Di tingkat
“kecil-kecilan”, saya punya pengalaman menarik dengan anak saya, saat itu baru
empat setengah tahun, ketika ia hendak mengikuti lomba berpidato bahasa Inggris
yang diadakan oleh lembaga kursus tempat ia seminggu tiga kali belajar. Lomba dibuka
untuk umum dan dua minggu sebelum lomba anak saya sudah memberitahu bahwa ia
akan ikut. “Silakan,” kata saya.
Sebenarnya saya agak takut ia mengikuti lomba apa pun,
karena ia pasti ingin menang dan mendapatkan hadiah. Saya tidak tahu apa jadinya
jika ia kalah dan gagal mendapatkan hadiah. Bagaimana ia memahami kekalahannya
jika itu terjadi? Bagaimana perasaannya ketika melihat teman-temannya menerima
piala sementara ia tidak?
Apakah pengalaman kalah di usia dini baik bagi dia nantinya?
Apakah dia tidak memendam kekecewaan mendalam? Saya risau memikirkan itu semua,
sementara anak saya tidak kunjung bisa menghafal kalimat wajib yang harus ia
“pidatokan” di panggung. “Coba kau pidato di depanku, Nak,” kata saya dua hari
sebelum lomba. Ia tampak malu dan tidak mau membuka mulut. Saya membujuknya
beberapa kali agar ia mau berpidato di depan saya, tetapi tetap saja saya
gagal. Apakah ia takut saya marah karena ia tidak hafal? Saya mulai mencurigai
kemungkinan itu.
“Kau takut padaku?” tanya saya.
Ia menggeleng.
“Kupikir tak ada masalah meskipun kau takut,” kata saya. Ia
mulai agak rileks, tetapi masih belum mau mendemonstrasikan kehebatannya
berpidato. Saya mengulangi lagi bahwa tidak ada masalah kalau toh ia takut saya
marah. Ia masih belum yakin betul dengan ucapan saya.

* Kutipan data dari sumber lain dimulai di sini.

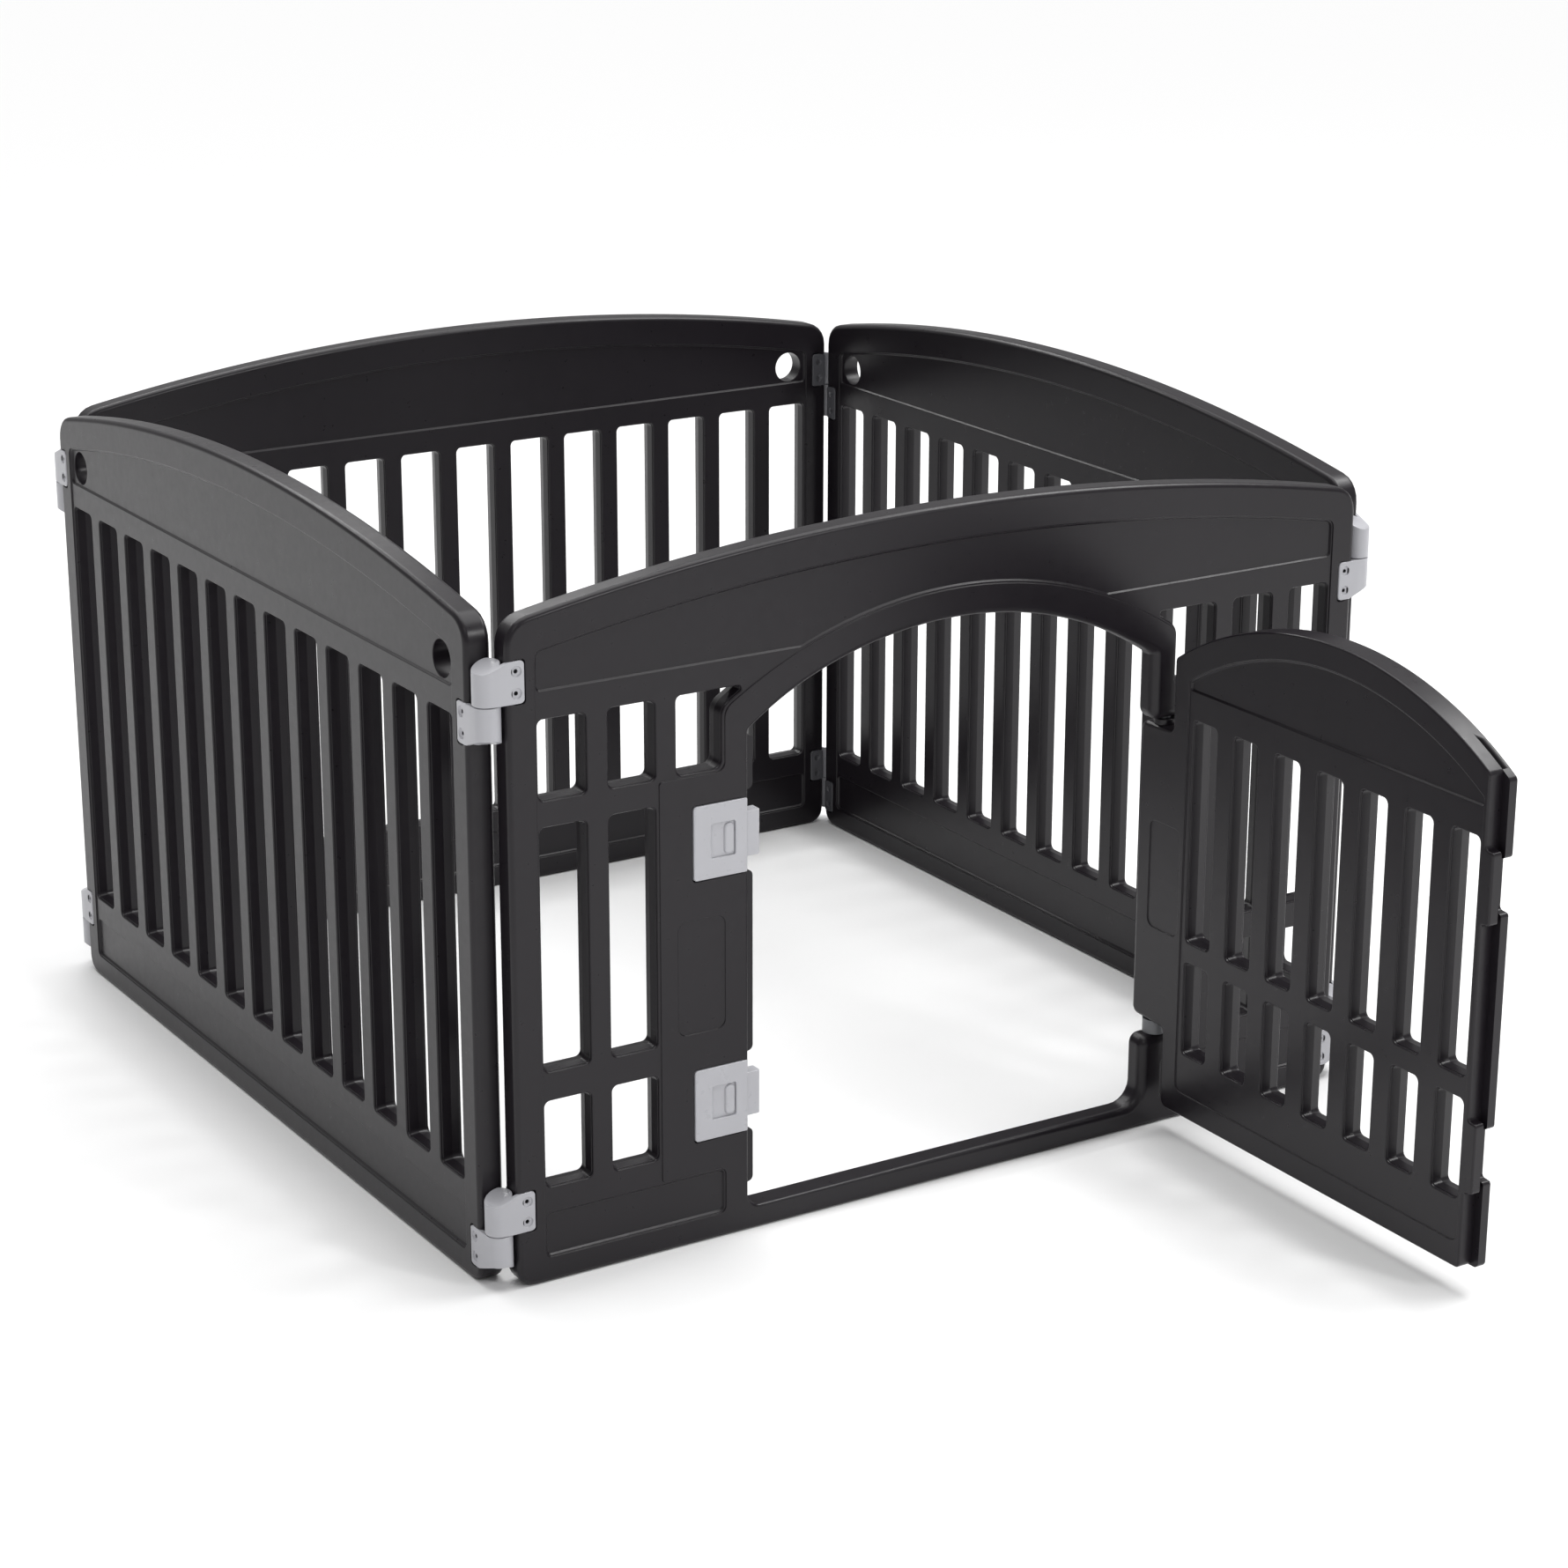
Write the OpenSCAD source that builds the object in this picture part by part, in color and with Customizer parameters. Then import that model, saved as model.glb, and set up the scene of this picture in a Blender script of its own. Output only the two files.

“Kau takut karena tidak hafal?” tanya saya.
Ia mengangguk.
“Kurasa tidak ada masalah meskipun kau tidak hafal.”
Pada saat itu saya membayangkan menotoknya dengan isu “sulit
menghafal”. Ia berdiri di depan saya, tidak percaya diri, dan kemudian mulai
berpidato. Mungkin di luar dugaannya sendiri, ia ternyata bisa mengucapkan
kalimat wajib itu tanpa ada kesalahan.
Saya memberinya tepuk tangan.“Oh, ternyata kau hafal
meskipun takut kepadaku,” kata saya.
Sejak saat itu ia berpidato sepanjang hari dan makin lancar.
Melihatnya antusias, saya semakin takut kalau nantinya ia ternyata kalah dalam
lomba. Saya tidak yakin apakah ia bisa memahami kekalahannya jika itu terjadi.
Saya takut jika bahwa kekalahan itu akan membawa akibat buruk pada perkembangan
emosinya kelak.
Ketakutan tersebut membuat saya terus berpikir bagaimana mempersiapkan
dirinya menghadapi kekalahan. Terus terang, saya juga seperti kebanyakan orang
tua lainnya yang berharap anaknya menang dalam lomba. Ia tentu akan bahagia
sekali jika menang dan saya akan senang melihatnya bahagia. Tetapi saya harus
juga membuat anak saya siap menerima kekalahan dan bisa rileks dengan kemungkinan
itu.
“Kau pengen menang, Nak?” tanya saya sehari sebelum lomba.
“Ya, aku ingin menang, dapat piala,” katanya.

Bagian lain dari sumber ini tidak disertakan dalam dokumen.